[colored_box color=”grey”]Rating: 8
Label: Napalm Records
Website: Link
Author: Achilles Pantogyios[/colored_box]
What Monster Magnet mean to me (and all their fans) is a very complicated thing to explain. This band takes your fears, your thoughts, your dreams and (with the help of their abstract and psychedelic lyrics) builds a song that you can relate to for the rest of your life, a song so sweet and introverted that you could swear Dave Wyndorf peaked inside your brain some day and forged this song from what he felt and what he saw in there. And then they manage to turn the other you into a song as well. The other you that wants to party, to rock, to scream, to break things and dance and release all of the energy available in 10 minutes. They take that from you and they build a goddamn rock ‘n’ roll tornado of a song that makes your blood boil each time you hear it. And every single one of these things exists inside the “Last Patrol”.
Since the last release by Monster Magnet was “Mastermind”, there was this lingering fear that they might trap themselves again inside their sound, that sound they had adopted since “Monolithic baby!”, where the “up to 5 minutes rock ‘n’ roll hits” had blown the psychedelic element out of the picture, a plan that ultimately backfired in ”Mastermind”. Yet from the moment the artwork of “Last patrol” was published I knew there was no way that would happen again and that something good was cooking. If I had to describe the sound of that album in one sentence that would be “Dopes to infinity plus Powertrip with small hits of Superjudge”. It has this vintage, badass and fuzzy sensation but in a more cleared up and mature way. It’s sleazy yet it’s clean. It’s dark, yet it’s happy. It feels like a tribute to all their eras but an opening to a new destination in their music.
The most important thing for me is one. That almost every song puts a great smile on my face because they make me feel like the first time I listened to a Monster Magnet track that taught me there are new boundaries in music, gave me goose bumps and left me mumbling clichés like “This isn’t happening” or “This is the best band of all times”. You know pretty well what I’m talking about. These songs feel warm and familiar, like a great friend you had lost for some time but you suddenly bumped into and now you have the opportunity to catch up and laugh about the old times. Listen to what they do in the cover of the classic psychedelic song “Three Kingfishers” by Donovan for God’s sake! They turn it into a track that is totally their own with a colossal riff that will be written down in history and a solo that NO OTHER BAND in the planet can pull out, a solo straight out from some track that got left out of Superjudge and 20 years later it’s got me on the floor banging on the wind with my fists, screaming “Why doesn’t my stereo go louder?” (like almost any solo in this album for that matter).
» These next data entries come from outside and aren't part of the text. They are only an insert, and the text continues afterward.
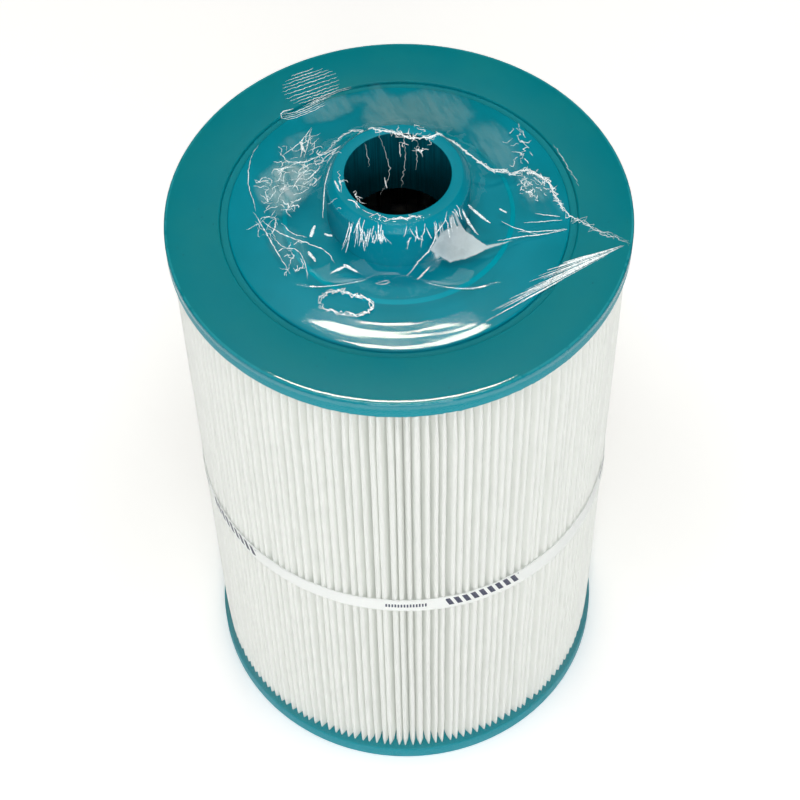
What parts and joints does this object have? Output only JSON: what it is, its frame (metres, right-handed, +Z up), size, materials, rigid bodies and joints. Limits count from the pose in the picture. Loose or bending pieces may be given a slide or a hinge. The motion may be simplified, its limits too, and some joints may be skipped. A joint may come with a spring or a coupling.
{
  "type": "filter cartridge",
  "caption": "Pleated cylindrical filter cartridge with cast end caps, a raised collar with a bore at the top, a band around the pleats and clear shrink film.",
  "frame": {"origin": "centre of the resting face of the bottom end cap", "axes": "+Z up along the cartridge's axis towards the collar; +X to the right and -Y towards the viewer, the band's joined ends lying at the back"},
  "size_m": [0.2152, 0.2152, 0.3735],
  "materials": {
    "cast_cap": "satin cast polyurethane, teal",
    "moulded_adapter": "satin moulding, teal",
    "core_plastic": "plain moulded, black",
    "filter_cloth": "spun-bonded polyester, white",
    "seam_strip": "welded strip, white",
    "band_cloth": "smooth non-woven strap, cream white",
    "clear_film": "clear glossy shrink film"
  },
  "bodies": {
    "root": {"bottom_end_cap": "cast_cap", "bottom_plug": "moulded_adapter", "core_lower": "core_plastic", "core_upper": "core_plastic", "pleated_media": "filter_cloth", "media_seam_strip": "seam_strip", "pleat_band": "band_cloth", "top_end_cap": "cast_cap", "adapter_flange": "moulded_adapter", "collar": "moulded_adapter", "shrink_film": "clear_film"}
  },
  "joints": []
}
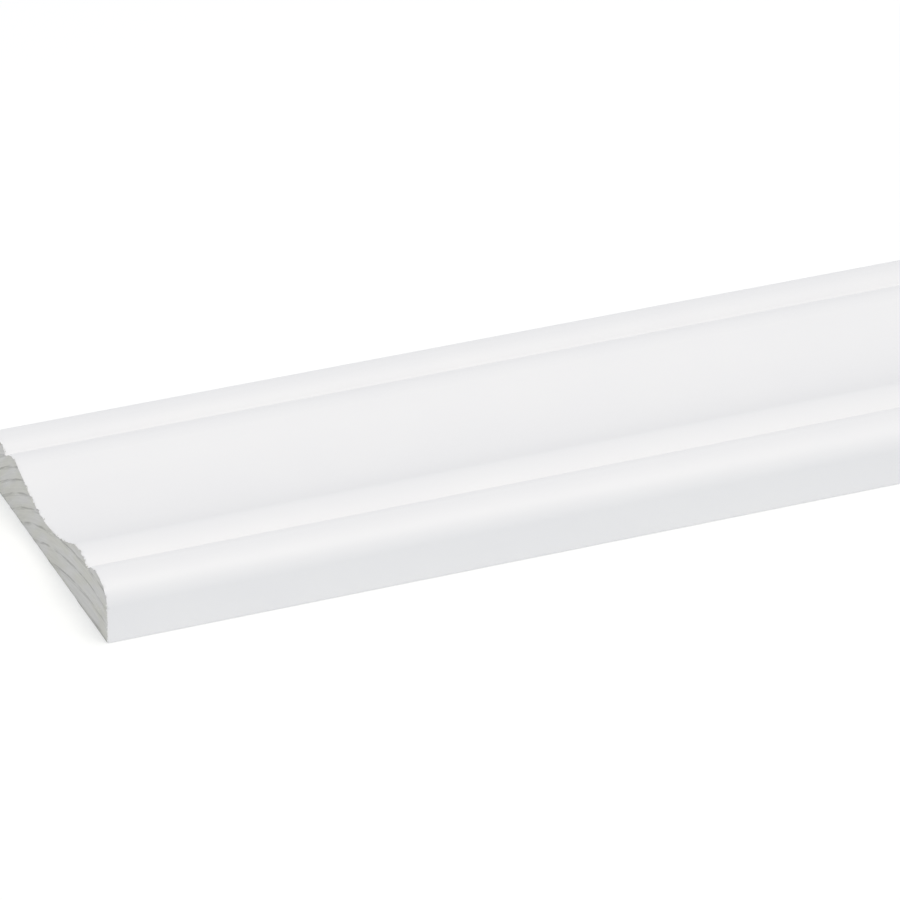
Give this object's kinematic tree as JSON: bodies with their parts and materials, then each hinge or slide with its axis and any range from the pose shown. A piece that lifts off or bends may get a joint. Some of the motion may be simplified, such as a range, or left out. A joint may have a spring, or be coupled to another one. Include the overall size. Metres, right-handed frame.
{
  "type": "decorative moulding",
  "caption": "Length of primed wood moulding with rounded raised borders, two beads and a broad shallow hollow, cut square at both ends.",
  "frame": {"origin": "centre of the flat back, midway between the two cut ends and the two long edges", "axes": "+X along the moulding, +Y across its width, +Z from the flat back out to the shaped face"},
  "size_m": [0.2, 0.069, 0.012],
  "materials": {
    "primed_softwood": "factory sprayed white primer, satin"
  },
  "bodies": {
    "root": {"moulding": "primed_softwood"}
  },
  "joints": []
}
Listen to the epicness and the power of the riffs of “Mindless ones” or “End of times” or “Strobe Light Beatdown”. They are the themes of a movie where a red convertible Chevy speeds away from an explosion and the hero/driver is off to make his last stand against some equally bad ass villains. Here lies the “Powertrip” element I wrote about previously. But what rules inside “Last Patrol” is what Dave Wyndorf stated some time ago that would and that is “psychedelic space rock with a 60’s garage sensation”. There is a lot of psychedelia in this album, non conforming structures of songs (like the awesome same titled song!), wide use of bongos instead of drums, trippy sounds and messing with guitar effects. Check out “King of Supernature” for example, which seems like the 2013 born little brother of “Blow ‘em off”. Furthermore, we witness the existence of many “clean”, ballad – like songs such as “Paradise”, “Stay tuned” or “One Dead Moon”. None of these three songs is something special or mind blowing, yet they bond real nice with the whole. One of my favorite experimentations in this album is the song “Hallelujah”, which is written in the style of gospel church songs but with Dave Wyndorf giving the rhythm on the mic, giving thus the result of a hellish, drunken preacher mocking his flock. This so much fun!
And speaking of Dave: Okay, it’s been 23 years since your first EP! When will you stop sounding exactly the same, giving as the same chills every time you sing low and driving us out of our freaking heads every time you sing higher, using your trademark vocal lines and tone that no one can copy? It’s unfair towards the other singers, come on!
In the end, when the smoke clears, this is what “Last Patrol” leaves me with. This revival in their sound, this breath of fresh air made me happy beyond understanding. But “Last Patrol”, no matter how much I’d like that, is no milestone in their discography. It has many great songs and a few that from now on I will listen as much as the old glories, the songs that made them the greatest rock band of the last 23 years. But “Last Patrol” is a milestone in the way that it signifies a turning point in their sound, a turning point in the way that they want to create music again. And it is a way that incorporates all the elements that we loved in them in the past, it filters them and produces a new, vibrant, unique outcome full of promises that says “We are back, playing how we love to play and whoever doesn’t like this can take the highway”. In any way they do it, I guess some bands were meant to write history.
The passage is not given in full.